Following links declaratively with Scrapy

This post assumes that you have a basic understanding of how Scrapy, a web scraping framework, works, discussing some lesser-known features. You can have an introduction to it in your documentation.

Extract links from a response, filtering by a specific pattern and following them is a common task that you will face when scraping a website.

As an example, suppose that you are scraping a store website and you want to process two different URLs:

  1. Product URLs to gather product details
  2. Category URLs to collect information about a category (e.g. number of items, subcategories, etc.) and/or more product URLs

We can implement our spider like the following:

class StoreSpider(scrapy.Spider):
    name = "store"
    start_urls = ["https://store.example.com/"]

    def parse(self, response):
        products = response.css('a.product::attr(href)')
        for link in links:
            yield scrapy.Request(link, callback=self.parse_product)

        categories = response.css('a.category::attr(href)')
        for link in links:
            yield scrapy.Request(link, callback=self.parse_category)

    def parse_product(self, response):
        ...  # Code to parse a product

    def parse_category(self, response):
        ...  # Code to parse a category

Only anchor elements with CSS classes product or category are of our interest. We have a different parse method based on the type of element being followed.

As soon you have more types of links and more complex rules to find them in the website response, your parsing methods will become more complicated and prone to have some code duplication.

For example, if inside your parse_category you also want to find more products, more categories and also subcategories, you will need to duplicate some code such as:

class StoreSpider(scrapy.Spider):
    name = "store"
    start_urls = ["https://store.example.com/"]

    # (...)

    def parse_category(self, response):
        # (...) Code to parse a category

        products = response.css('a.product::attr(href)')
        for link in links:
            yield scrapy.Request(link, callback=self.parse_product)

        categories = response.css('a.category::attr(href)')
        for link in links:
            yield scrapy.Request(link, callback=self.parse_category)

        sub_categories = response.css('a.sub_category::attr(href)')
        for link in links:
            yield scrapy.Request(link, callback=self.parse_subcategory)

To avoid all this repeated code, Scrapy comes with generic spiders providing special functionality for common scraping cases.

A CrawlSpider is a generic spider (inherited from the regular scrapy.Spider class) that provides a mechanism for following links by defining a set of rules (just like we did in our previous example).
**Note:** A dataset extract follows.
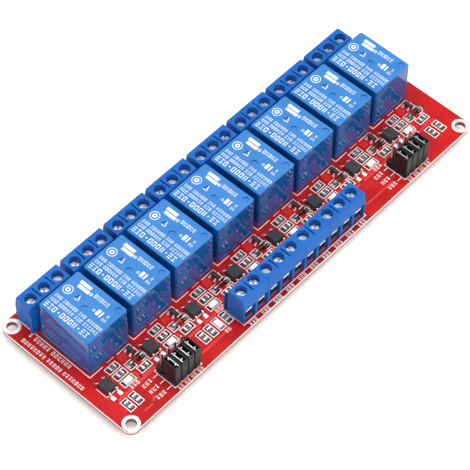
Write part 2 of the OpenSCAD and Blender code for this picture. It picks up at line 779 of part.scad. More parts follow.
// A chip along X: body with a wrap-round cap at each end
module chip() {
    skin = 0.03;
    translate([0, 0, chip_h / 2 + skin]) cube([chip_l, chip_w, chip_h], center = true);
    for (sx = [-1, 1])
        translate([sx * (chip_l / 2 - chip_l / 10), 0, chip_h / 2 + skin])
            cube([chip_l / 5 + 2 * skin, chip_w + 2 * skin, chip_h + 2 * skin], center = true);
}

// Places of the upright chips along the board
upright_chip_x = concat(
    [for (d = end_pair_left) -board_l / 2 + d],
    [for (d = end_pair_right) board_l / 2 - d],
    [for (k = [0, 2, 3]) input_left - supply_first - k * supply_step]
);

module chip_resistors() {
    color([0.12, 0.12, 0.13]) {
        for (place = resistor_at) at_columns(place) chip();
        for (x = upright_chip_x)
            translate([x, side_chip_y, board_t]) rotate([0, 0, 90]) chip();
    }
}

// An indicator light along X: base with its two plated ends, and the clear block
module indicator_led() {
    base_h = led_h / 3;
    translate([0, 0, base_h / 2]) cube([led_l, led_w, base_h], center = true);
    translate([0, 0, base_h]) moulded_body([led_l * 0.66, led_w, led_h - base_h], 0.08);
}

module indicator_leds() {
    color([0.92, 0.95, 0.92]) {
        at_columns(led_at) indicator_led();
        translate([input_left - supply_first - supply_step, side_chip_y, board_t])
            rotate([0, 0, 90]) indicator_led();
    }
}

// A glass diode along X with a metal cap at each end
module diodes() {
    cap = diode_l * 0.2;
    color([0.75, 0.4, 0.35]) at_columns(diode_at)
        translate([-diode_l / 2, 0, diode_d / 2]) rotate([0, 90, 0]) {
            translate([0, 0, cap]) cylinder(h = diode_l - 2 * cap, d = diode_d - 0.2);
            for (z = [0, diode_l - cap]) translate([0, 0, z]) cylinder(h = cap, d = diode_d);
        }
}

module transistors() {
    lead_span = 1.9;
    color([0.13, 0.13, 0.14]) at_columns(transistor_at)
        translate([0, 0, 0.08]) moulded_body([transistor_w, transistor_l, transistor_h], 0.08);
    color([0.8, 0.81, 0.82]) at_columns(transistor_at)
        for (lead = [[-lead_span / 2, 90], [lead_span / 2, 90], [0, -90]])
            rotate([0, 0, -lead[1]]) translate([lead[0], 0, 0])
                gull_lead(0.4, transistor_w / 2, transistor_w / 2 + 0.6, transistor_h * 0.6, 0.12);
}

// ---- the nodes ----

circuit_board();
for (i = [0:relay_count - 1]) {
    relay_cover(i);
    relay_base(i);
    relay_armature(i);
    output_terminal(i);
}
relay_yokes();
relay_bobbins();
relay_windings();
relay_contacts();
for (k = [0:len(input_blocks) - 1])
    input_terminal(k);
terminal_screws();
terminal_clamps();
terminal_pins();
jumper_headers();
header_pins();
for (n = [0:2 * jumper_columns - 1])
    jumper_cap(n);
optocouplers();
chip_resistors();
indicator_leds();
diodes();
transistors();
solder_joints();
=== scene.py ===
"""Looks of an eight-channel relay module board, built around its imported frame.

The board carries eight sealed relays, their screw terminals, a strip of small
parts, a signal terminal and two blocks of jumpers. Meshes are built in
millimetres and scaled to metres when a piece is finished.
"""

import functools
import logging
import math
import random
from dataclasses import dataclass, field, replace
from enum import Enum
from typing import Iterable, Sequence

import bmesh
import bpy
from bmesh.types import BMEdge, BMesh, BMFace, BMVert
from bpy.types import ID, Material, Node, NodeSocket, NodeTree, Object
from mathutils import Matrix, Vector


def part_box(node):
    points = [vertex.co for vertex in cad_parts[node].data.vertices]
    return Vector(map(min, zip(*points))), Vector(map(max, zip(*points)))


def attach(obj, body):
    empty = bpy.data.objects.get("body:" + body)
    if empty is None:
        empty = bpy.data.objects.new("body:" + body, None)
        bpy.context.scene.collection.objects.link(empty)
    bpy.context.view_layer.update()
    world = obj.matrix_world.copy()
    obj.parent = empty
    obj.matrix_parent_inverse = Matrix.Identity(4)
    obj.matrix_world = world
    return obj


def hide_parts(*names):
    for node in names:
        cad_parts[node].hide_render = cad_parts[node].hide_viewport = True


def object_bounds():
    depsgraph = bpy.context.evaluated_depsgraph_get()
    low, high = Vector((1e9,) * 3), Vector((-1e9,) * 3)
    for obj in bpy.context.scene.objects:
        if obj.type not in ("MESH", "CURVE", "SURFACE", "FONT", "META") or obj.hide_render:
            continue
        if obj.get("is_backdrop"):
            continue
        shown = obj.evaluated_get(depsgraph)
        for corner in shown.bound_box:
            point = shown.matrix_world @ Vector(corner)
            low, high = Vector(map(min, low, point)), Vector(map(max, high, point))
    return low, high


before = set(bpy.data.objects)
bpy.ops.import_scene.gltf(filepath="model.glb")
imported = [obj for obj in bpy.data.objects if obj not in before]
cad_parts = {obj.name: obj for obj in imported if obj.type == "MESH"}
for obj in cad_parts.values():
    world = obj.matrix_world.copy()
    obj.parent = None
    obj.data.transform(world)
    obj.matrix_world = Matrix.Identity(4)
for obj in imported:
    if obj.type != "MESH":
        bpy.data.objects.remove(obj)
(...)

Instead of actively looking for each link in its response, iterating over the results, and sending a request for each one, we can use a declarative pattern by providing a list of Rule objects with arguments that state which links we want to follow and what to do with the response.

Our previous spider can be rewritten as:

import scrapy
from scrapy.spiders import CrawlSpider, Rule
from scrapy.linkextractors import LinkExtractor

class StoreSpider(CrawlSpider):
    name = "store"
    start_urls = ["https://store.example.com/"]

    rules = (
        Rule(
            LinkExtractor(restrict_css="a.product"),
            callback=self.parse_product
        ),
        Rule(
            LinkExtractor(restrict_css="a.category"),
            callback=self.parse_category
        ),
        Rule(
            LinkExtractor(
                restrict_css=".pagination",
                restrict_text="Next Page",
            ),
        ),
    )

    def parse_product(self, response):
        ...  # Code to parse a product

    def parse_category(self, response):
        ...  # Code to parse a category

You may notice that we now have a rules tuple. Each Rule is assigned a LinkExtractor object that defines how (and which) links will be extracted from each page.

In addition, we have a callback, which tells us which parse method should be used to process the return of the request from each of these links.

Given that rule as example:

Rule(
    LinkExtractor(restrict_css="a.product"),
    callback=self.parse_product
)

It extracts all the links with the CSS class product, requests them and processes the response in the spider’s method parse_product.

The following Rule extracts only links with the CSS class equal to next, but that contains the text Next Page on it. So <a class="next" href='https://store.example.com/page/2'>Next Page</a> will be extracted, but <a class="next" href='https://store.example.com/events/'>Future Events</a> will not.

Rule(
    LinkExtractor(
        restrict_css="a.next",
        restrict_text="Next Page",
    ),
),

Notice that we don’t have a callback provided for this Rule. If you don’t provide one, the link will still be requested and the response will be parsed using all the rules we have to find more links to follow.

You can see more ways to filter the links you want to extract in Link Extractor documentation.

Using CrawlSpider avoids some complexities in our parsing methods, keeping them focused only on how to scrape data into a page response, leaving the task of crawling the website (i.e., finding the following links) to a more declarative, easier-to-read and understand pattern.